Students could of course switch projects, change projects, etc., as their interests shift naturally, or as projects prove to be more difficult than once thought. Projects would be like… amorphous solids… or something.

The big points are: 1) No grades. Progress reports of a sort, perhaps, but no comparable structured grading systems. 2) No mandatory curriculum, at least for the most part, content-wise. You don’t have to learn the phases of the moon or the date George Washington died, etc. And thus 3) no paper quizzes or tests or busy-work. 4) Student directed; students get to decide what particular areas to study. Making them study a little of everything is useless. (Plus it will happen to an extent naturally. A topic is infinitely more interesting if you’re studying it because you want to.) 5) Age mixing. Why do schools so often split students up by age? All ages are capable of working together. That’s what us adults do in the real world anyway. Every kind of mixing, really. 6) Flexible times. It would probably make more sense for most people to start at 10 AM or so and get off later in the evening. Getting up at 6 AM isn’t helping much.

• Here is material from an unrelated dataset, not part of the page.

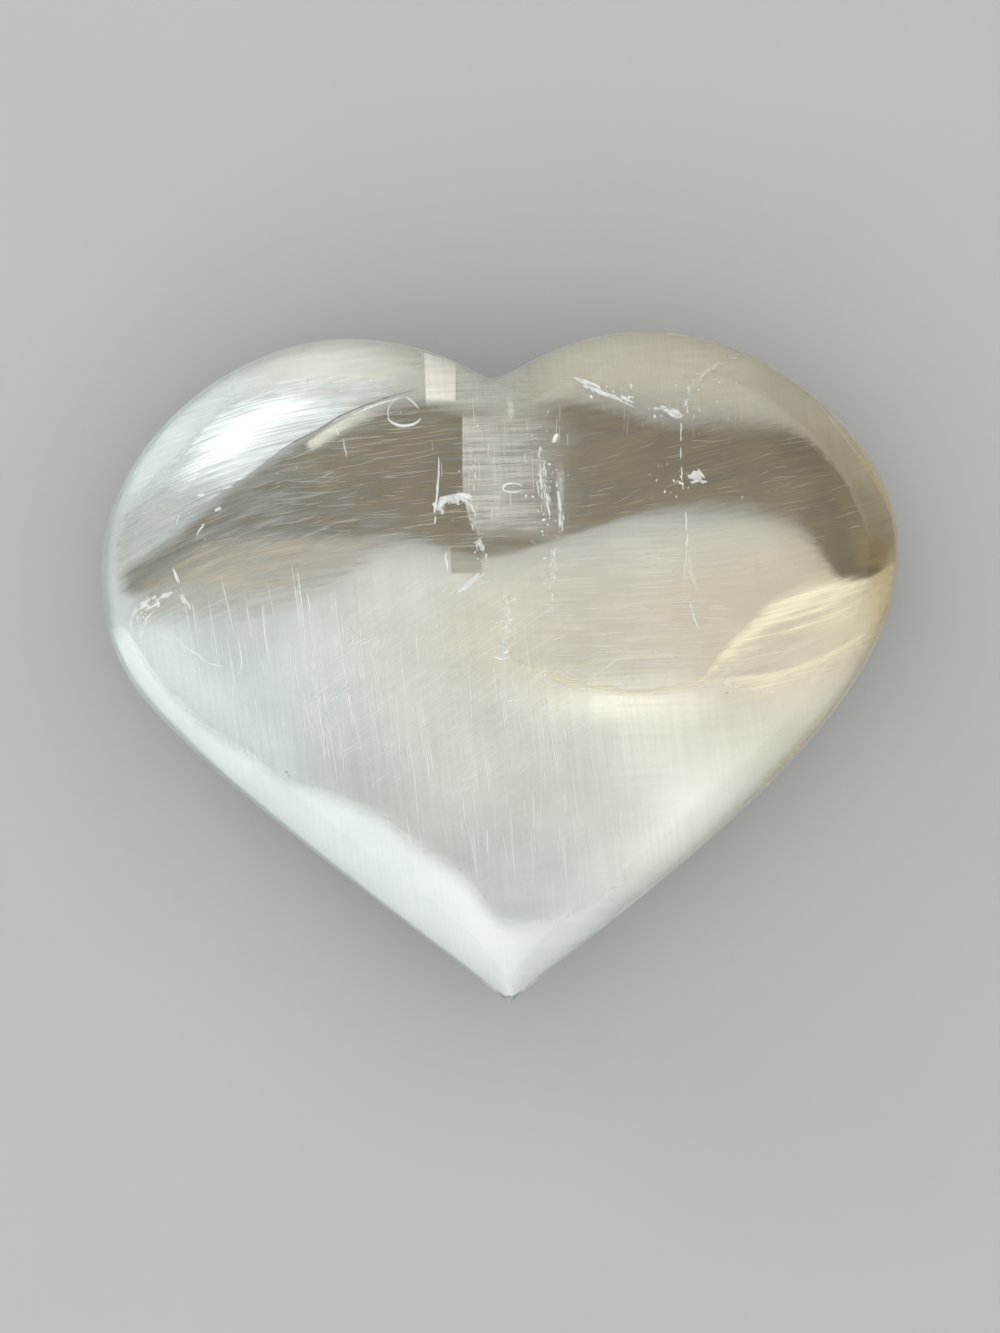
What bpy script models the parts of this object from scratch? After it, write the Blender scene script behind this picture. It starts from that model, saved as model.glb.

If there existed a school like that, I would desperately want to work there. Except I’ve never been a parent or a teacher or a school administrator and I don’t have a degree in education. Will you still let me in? Heck, I’d even love to be a perpetual student there…

Categories: Philosophy

1 Comment

S P Hannifin · March 24, 2011 at 8:09 PM

Ah, I just thought of something else that would be important, but probably somewhat difficult: the particpation of professionals. People who perpetually teach for a living can be nice people, but they tend to lack an understanding of how what they’re teaching matters in life after school. A good school needs to somehow encourage professionals, perhaps retirees, to take a moment out of their workday and impart some knowledge on the younger generations from a real-world point of view.

I also don’t like what I’ve seen in some art colleges, where professorship seems to have become a safe-haven for the real-world failures. Can’t get hired as backdrop artist for your favorite movie studio? Teach instead! Ugh.